‘Black Panther’ lleva semanas siendo promocionada como una película de superhéroes muy distinta, y es verdad que en algunos aspectos lo es. La 18ª entrega del Universo Cinematográfico de Marvel es la menos conectada con el resto de toda la saga. Es la única de ellas protagonizada por un justiciero negro —’Blade’ y sus secuelas no cuentan: no formaban parte del UCM—; y una de las pocas en las que absolutamente ninguna ciudad es destruida o siquiera está a punto de serlo. Asimismo, pese a tratarse de una historia de origen, evita cuidadosamente el tipo de atasco narrativo que la obligación de ponernos en antecedentes suele generar. Y funciona perfectamente como obra autónoma, saludablemente indiferente a cualesquiera que sean las aventuras que en otras partes del mundo estén viviendo Iron Man o el Capitán América.
Por último, ‘Black Panther’ carece casi por completo del tipo de humor autorreferencial que cada vez ha ido cobrando mayor protagonismo en las historias de Marvel. En cambio, hay algo de solemnidad shakespeariana en su héroe titular, monarca de una nación africana secreta e increíblemente avanzada llamada Wakanda, y en sus luchas para mantenerse en el trono. Asimismo, hay en ella algo de intriga de espías a la manera de 007 y mucho de comentario social: después de todo, habla de racismo y de la responsabilidad que los países más poderosos tienen de acoger a los refugiados, compartir sus progresos científicos y tecnológicos y repartir los recursos equitativamente.
Y lo hace permaneciendo en todo momento enraizada en las culturas africana y afroamericana, a través de esa magnífica banda sonora coordinada por Kendrick Lamar y de los sólidos puentes que establece con el afrofuturismo, y de elucubrar sobre qué grado de desarrollo podría haber llegado a alcanzar el continente negro de no haber sido víctima del colonialismo. Cierto que, por otra parte, esas conjeturas no son más que pura fantasía. El ‘look’ de Wakanda, en concreto, no es más realista que la imagen de la portada del ‘Bitches Brew’ de Miles Davis o las de algunos discos de Sun Ra.

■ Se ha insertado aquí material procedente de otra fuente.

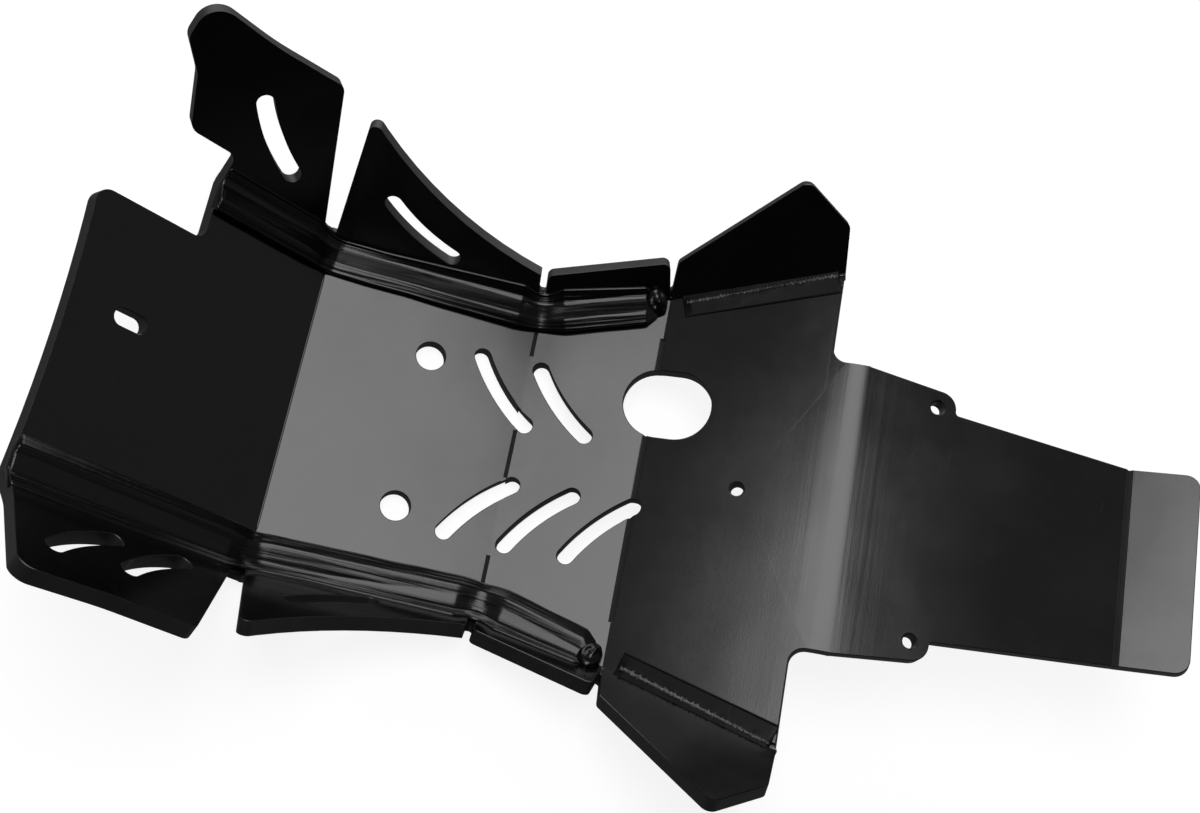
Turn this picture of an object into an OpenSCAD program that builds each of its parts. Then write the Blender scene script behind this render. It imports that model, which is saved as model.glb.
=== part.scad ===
// Motorcycle skid plate: one thick plastic sheet folded into a trough that
// shields the engine from below, with its side folds welded on the inside.
// Millimetres. +X runs to the tail, +Y to the bitten front corner, +Z is up. The
// origin is halfway between the two drain holes, on the inner face of the floor.

/* [Sheet] */
// Thickness of the sheet
sheet = 8; // [6:0.5:9]

/* [Spine] */
// Slope length of the front panel
front_length = 138.5; // [132:0.5:160]
// Rise of the front panel toward its front edge, degrees
front_rise = 35; // [25:1:42]
// How far the middle of the front edge is hollowed
front_hollow = 3; // [0.5:0.5:6]
// Length of the floor between its two creases
floor_length = 120; // [114:1:140]
// Length of the ramp behind the floor
ramp_length = 70; // [66:1:90]
// Rise of the ramp, degrees
ramp_rise = 13.5; // [8:0.5:18]
// Length of the shoulder panel that carries the ears
shoulder_length = 93.7; // [88:0.1:110]
// Rise of the shoulder, degrees
shoulder_rise = 21.5; // [19:0.5:26]
// Inside radius of the bend between the shoulder and the tail
neck_radius = 40; // [30:1:60]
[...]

Similar es el grado de simplificación que ‘Black Panther’ aqueja en varios otros aspectos. El conflicto político que ocupa su centro no va más allá en sus alusiones a las disputas entre Martin Luther King y Malcolm X de lo que en su día lo hicieron las pugnas entre Charles Xavier y Magneto en ‘X-Men’. Por otra parte, la película rebosa personajes pero no sabe muy bien qué hacer con varios de ellos, al margen de usarlos de relleno en las secuencias de acción, en su mayoría mediocres y lastradas por unos efectos visuales definitivamente toscos —resulta obvio que muchas de ellas no están protagonizadas por actores de carne y hueso sino por creaciones digitales—.
El propio Black Panther da por momentos la sensación de ser un secundario de su propia historia, ensombrecido como queda tanto por el trío de feroces guerreras que lo secundan —qué bonito sería verlas juntas en una versión negra de ‘Los ángeles de Charlie’— como sobre todo por el Erik Killmonger, probablemente el mejor villano nunca visto en una película de Marvel. Figura genuinamente trágica cuya idea de la justicia social se ha visto irremediablemente radicalizada por los abusos de los que ha sido objeto, es tan carismático en todas sus escenas que uno casi llega a olvidar que, al menos sobre el papel, el protagonista de la película es otro.